France and South Africa

From Our Own Correspondent

Available for over a year

Tony Grant presents insight, wit and analysis from BBC correspondents around the world. In this edition Hugh Schofield wonders about the real story behind the media frenzy over allegations about Dominique Strauss Kahn and Milton Nkosi reflects on why elections still carry a special charge in South Africa. Private lives - and pernicious lies Not only was Dominique Strauss Kahn one of the most powerful men in the world of finance. He was also seen as a possible future President of France. In Paris, Hugh Schofield has been thinking about some of the background to this extraordinary scandal - and reflecting on the enduring stereotypes about Gallic seduction which still circulate elsewhere in the world, however much they might be at odds with reality. "People died for this" - another poll in South Africa Across South Africa people have just been voting in provincial elections.
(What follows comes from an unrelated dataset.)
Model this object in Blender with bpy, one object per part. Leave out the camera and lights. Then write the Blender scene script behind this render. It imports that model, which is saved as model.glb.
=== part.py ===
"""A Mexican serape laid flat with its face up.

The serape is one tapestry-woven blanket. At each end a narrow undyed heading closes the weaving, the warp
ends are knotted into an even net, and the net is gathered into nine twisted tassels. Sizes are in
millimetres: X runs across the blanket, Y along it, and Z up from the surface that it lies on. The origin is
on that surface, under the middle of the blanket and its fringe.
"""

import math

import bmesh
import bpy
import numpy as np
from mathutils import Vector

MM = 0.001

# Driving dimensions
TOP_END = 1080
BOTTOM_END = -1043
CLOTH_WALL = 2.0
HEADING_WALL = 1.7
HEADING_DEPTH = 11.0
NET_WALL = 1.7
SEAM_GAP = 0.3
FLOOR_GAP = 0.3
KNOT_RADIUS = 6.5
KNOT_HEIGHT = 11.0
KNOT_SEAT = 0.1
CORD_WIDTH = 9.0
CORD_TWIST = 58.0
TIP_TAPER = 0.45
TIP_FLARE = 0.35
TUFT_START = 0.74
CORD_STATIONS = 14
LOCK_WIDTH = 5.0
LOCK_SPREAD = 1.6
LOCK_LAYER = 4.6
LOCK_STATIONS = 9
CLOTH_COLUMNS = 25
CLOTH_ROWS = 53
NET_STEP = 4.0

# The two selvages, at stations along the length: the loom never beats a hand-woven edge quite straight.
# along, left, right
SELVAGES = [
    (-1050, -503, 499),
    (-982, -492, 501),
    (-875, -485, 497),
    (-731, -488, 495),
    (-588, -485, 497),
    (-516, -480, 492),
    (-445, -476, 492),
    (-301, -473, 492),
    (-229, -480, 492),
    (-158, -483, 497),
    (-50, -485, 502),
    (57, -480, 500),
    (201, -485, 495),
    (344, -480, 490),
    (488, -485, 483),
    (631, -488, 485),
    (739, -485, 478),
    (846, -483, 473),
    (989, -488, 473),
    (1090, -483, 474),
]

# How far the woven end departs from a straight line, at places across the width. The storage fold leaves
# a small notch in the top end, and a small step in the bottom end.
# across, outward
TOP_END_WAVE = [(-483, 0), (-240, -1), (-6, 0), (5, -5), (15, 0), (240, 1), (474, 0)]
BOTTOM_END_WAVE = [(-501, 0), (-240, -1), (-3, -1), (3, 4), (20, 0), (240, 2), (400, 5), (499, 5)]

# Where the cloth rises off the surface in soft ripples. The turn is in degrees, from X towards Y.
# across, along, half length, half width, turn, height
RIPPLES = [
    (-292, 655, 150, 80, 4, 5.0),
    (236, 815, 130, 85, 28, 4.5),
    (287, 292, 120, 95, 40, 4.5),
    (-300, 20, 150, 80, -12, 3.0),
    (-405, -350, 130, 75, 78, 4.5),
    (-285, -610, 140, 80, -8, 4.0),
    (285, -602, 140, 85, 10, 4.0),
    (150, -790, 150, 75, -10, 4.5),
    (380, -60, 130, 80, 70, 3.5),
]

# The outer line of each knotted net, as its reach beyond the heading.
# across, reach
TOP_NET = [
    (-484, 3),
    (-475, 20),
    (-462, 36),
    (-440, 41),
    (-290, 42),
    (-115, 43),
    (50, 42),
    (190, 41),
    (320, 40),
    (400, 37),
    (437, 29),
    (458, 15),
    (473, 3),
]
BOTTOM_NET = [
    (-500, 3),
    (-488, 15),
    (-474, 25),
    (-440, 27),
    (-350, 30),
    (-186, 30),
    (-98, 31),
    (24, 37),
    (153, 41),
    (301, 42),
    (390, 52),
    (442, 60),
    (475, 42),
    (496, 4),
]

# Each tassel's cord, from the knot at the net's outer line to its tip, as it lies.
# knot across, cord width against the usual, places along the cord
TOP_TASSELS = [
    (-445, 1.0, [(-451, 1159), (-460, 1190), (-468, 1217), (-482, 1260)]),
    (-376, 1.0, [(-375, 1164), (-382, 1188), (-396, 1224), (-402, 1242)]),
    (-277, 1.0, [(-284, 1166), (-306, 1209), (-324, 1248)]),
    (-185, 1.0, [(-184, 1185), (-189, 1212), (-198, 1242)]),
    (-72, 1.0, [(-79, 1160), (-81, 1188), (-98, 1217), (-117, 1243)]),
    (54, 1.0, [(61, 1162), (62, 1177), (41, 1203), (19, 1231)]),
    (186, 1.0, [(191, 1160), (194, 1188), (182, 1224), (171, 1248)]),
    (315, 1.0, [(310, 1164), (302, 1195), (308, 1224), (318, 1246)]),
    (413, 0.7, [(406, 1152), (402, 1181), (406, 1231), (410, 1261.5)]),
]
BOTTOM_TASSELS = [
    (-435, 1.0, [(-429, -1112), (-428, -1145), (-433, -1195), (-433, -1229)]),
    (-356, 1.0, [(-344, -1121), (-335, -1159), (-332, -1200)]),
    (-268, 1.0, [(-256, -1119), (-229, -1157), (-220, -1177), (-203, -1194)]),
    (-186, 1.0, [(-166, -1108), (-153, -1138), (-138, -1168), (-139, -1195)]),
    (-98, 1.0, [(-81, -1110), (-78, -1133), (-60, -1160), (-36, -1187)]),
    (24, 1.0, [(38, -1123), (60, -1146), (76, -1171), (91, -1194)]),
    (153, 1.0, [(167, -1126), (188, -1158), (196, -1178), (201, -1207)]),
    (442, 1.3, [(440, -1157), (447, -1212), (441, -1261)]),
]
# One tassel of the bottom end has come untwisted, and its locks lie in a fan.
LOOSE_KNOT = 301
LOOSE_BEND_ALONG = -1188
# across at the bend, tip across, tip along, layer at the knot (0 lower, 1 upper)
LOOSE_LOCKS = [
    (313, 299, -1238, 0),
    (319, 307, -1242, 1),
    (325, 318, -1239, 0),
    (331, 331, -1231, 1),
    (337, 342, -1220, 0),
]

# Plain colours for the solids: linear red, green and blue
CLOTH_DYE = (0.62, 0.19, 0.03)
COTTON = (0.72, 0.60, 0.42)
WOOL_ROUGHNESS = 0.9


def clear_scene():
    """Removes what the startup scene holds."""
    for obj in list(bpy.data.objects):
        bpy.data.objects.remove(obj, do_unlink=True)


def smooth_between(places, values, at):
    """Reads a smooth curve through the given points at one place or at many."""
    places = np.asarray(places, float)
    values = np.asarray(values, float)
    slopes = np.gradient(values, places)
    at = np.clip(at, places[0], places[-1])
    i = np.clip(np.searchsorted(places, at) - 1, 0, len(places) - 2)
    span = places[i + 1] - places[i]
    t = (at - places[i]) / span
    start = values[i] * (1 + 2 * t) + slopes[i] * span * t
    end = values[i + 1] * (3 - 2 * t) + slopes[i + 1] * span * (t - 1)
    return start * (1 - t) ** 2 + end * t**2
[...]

There was all the fervour that you'd expect of a campaign anywhere in the democratic world. But the election process still has extra resonance in South Africa. Less than 20 years ago, the apartheid regime made it impossible for the vast majority of people to cast their votes at all. In the BBC's Johannesburg bureau, Milton Nkosi remembers those days vividly. He's been reflecting on how far his country has come - and how far it still has to go.